Bax's editorship of Justice would seem to be over. After the one number in which he radically changed the paper's tone,[7] there was a hitch; the tone reverted — at any rate in the negative sense of ignoring the movement in France, Germany, etc.— to what it had been, even though the earlier onslaughts were not resumed. But the last number is again Hyndman ALL OVER; Keir Hardie is attacked, Burns ignored and all the leading articles are supplied by Hyndman. Over here it is said that Bax's attack on Stanley of Africa (who suddenly turned up in North Lambeth to oppose the Gladstonians as UNIONIST candidate) has brought about a breach between him and Hyndman and that Hyndman has led the SOCIAL DEMOCRATIC FEDERATION[8] in a fervent pro-Stanley campaign in the latter's constituency. I am passing this on to you as related to me. No doubt you will be seeing Bax in Zurich in about a fortnight's time but whether, having resigned from the editorship of Justice, he will pay me a call before then, I cannot say.

Typical characteristics of the elections are: 1. A complete lack of enthusiasm for HOME RULE in England.

2. The granting of suffrage to working men has driven vast numbers of petty bourgeois into the Conservative camp, at any rate in the larger cities. Your petty bourgeois is beginning to be afraid of the workers, or at any rate does not want to be mistaken for one of them; CONSERVATIVE IS RESPECTABLE and hence he votes against Gladstone.

3. The strength of the Liberal Party lies in the middle and lower middle classes of the smaller towns and COUNTIES where the pressure exerted by the semi-feudal landowners and the High Church clergy is still a force to be reckoned with. In the larger cities even the DISSENTERS, traditional mainstay of the Liberal Party, are beginning to vacillate — cf. for instance Birmingham.
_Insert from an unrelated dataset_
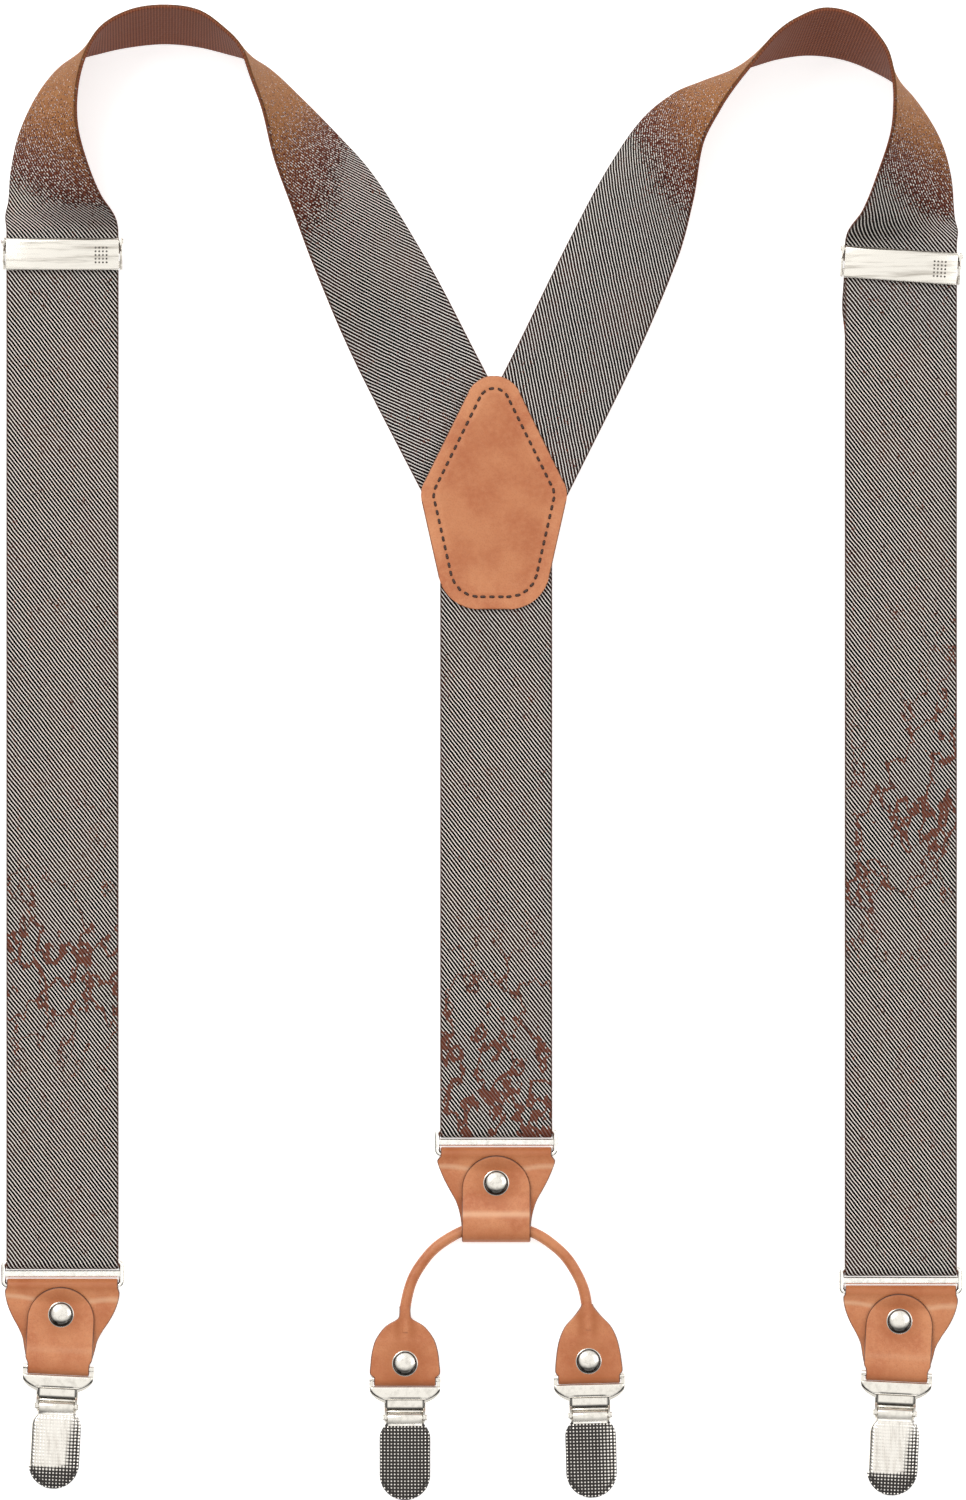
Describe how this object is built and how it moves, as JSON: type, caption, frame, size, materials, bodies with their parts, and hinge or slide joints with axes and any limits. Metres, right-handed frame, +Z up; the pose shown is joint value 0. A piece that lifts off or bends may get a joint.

4. Now that the two bourgeois parties are on an almost exactly equal footing (today of 3,300,000 votes cast, the opposition's majority over the government amounts in all to no more than about 76,000), it is Labour which is beginning to call the tune. And only in the election of Labour candidates — Keir Hardie, Burns, Wilson and others— was there any show of enthusiasm. Even before the elections I had said that these would be the last to be fought out between the two official parties, but that they would give the Liberals a foretaste of things to come. As has happened in full measure. Even at the next elections the Labour Party will put up quite a different show. The current elections must have filled it with confidence in its own strength.

5. The new Parliament is a provisional one. Gladstone will not get a majority without the support of the Irish and Labour members, which means an early dissolution. So much the better.

Apropos. Tussy intends to send the Neue Zeit an article on the elections in which, however, only such internal matters will be discussed as could be known to someone over here, and then not to all and sundry. So don't let it deter you from writing in the Neue Zeit about the general results as you see them. Her information, on the other hand, consists of specific facts relating to the skulduggery of the various parties, something quite different to what you will be writing.

Warm regards from Louise and myself to both of you.

Your

F.E.

  1. Emma Engels
  2. more or less
  3. spiritual nourishment
  4. Frederick II
  5. of wine or beer
  6. The summer 1892 parliamentary election in Britain was won by the Liberals. The campaign brought success to the workers' and socialist organisations, which had put up a considerable number of independent candidates. Three of them—James Keir Hardie, John Burns and John Havelock Wilson — were elected.
  7. The Anti-Socialist Law, initiated by the Bismarck government and passed by the Reichstag on 21 October 1878, was directed against the socialist and working-class movement. The Social-Democratic Party of Germany was virtually driven into the underground. All party and mass working-class organisations and their press were banned, socialist literature was subject to confiscation, Social-Democrats made the object of reprisals. However, with the active help of Marx and Engels, the Social-Democratic Party succeeded in overcoming both the opportunist (Eduard Bernstein et al.) and 'ultra-Left' (J. Most et al.) tendencies within its ranks and was able, by combining underground activities with an efficient utilisation of legal means, to use the period of the operation of the law for considerably strengthening and expanding its influence among the masses. Prolonged in 1881, 1884, 1886 and 1888, the Anti-Socialist Law was repealed on 1 October 1890. For Engels' assessment of it see his article 'Bismarck and the German Working Men's Party' (present edition, Vol. 24, pp. 407-09).
  8. The Social Democratic Federation, set up in August 1884, consisted of English socialists of different orientations, mostly intellectuals. For a long time the leadership of the Federation was in the hands of reformists led by Hyndman, an opportunist sectarian. In opposition to them, the revolutionary Marxists within the Federation (Eleanor Marx-Aveling, Edward Aveling, Tom Mann and others) worked for close ties with the revolutionary labour movement. In the autumn of 1884 — following a split and the establishment by the Left wing of an independent organisation, the Socialist League (see Note 49) — the opportunists' influence in the Federation increased. However, revolutionary elements, discontented with the opportunist leadership, continued to form within the Federation, under the impact of the masses.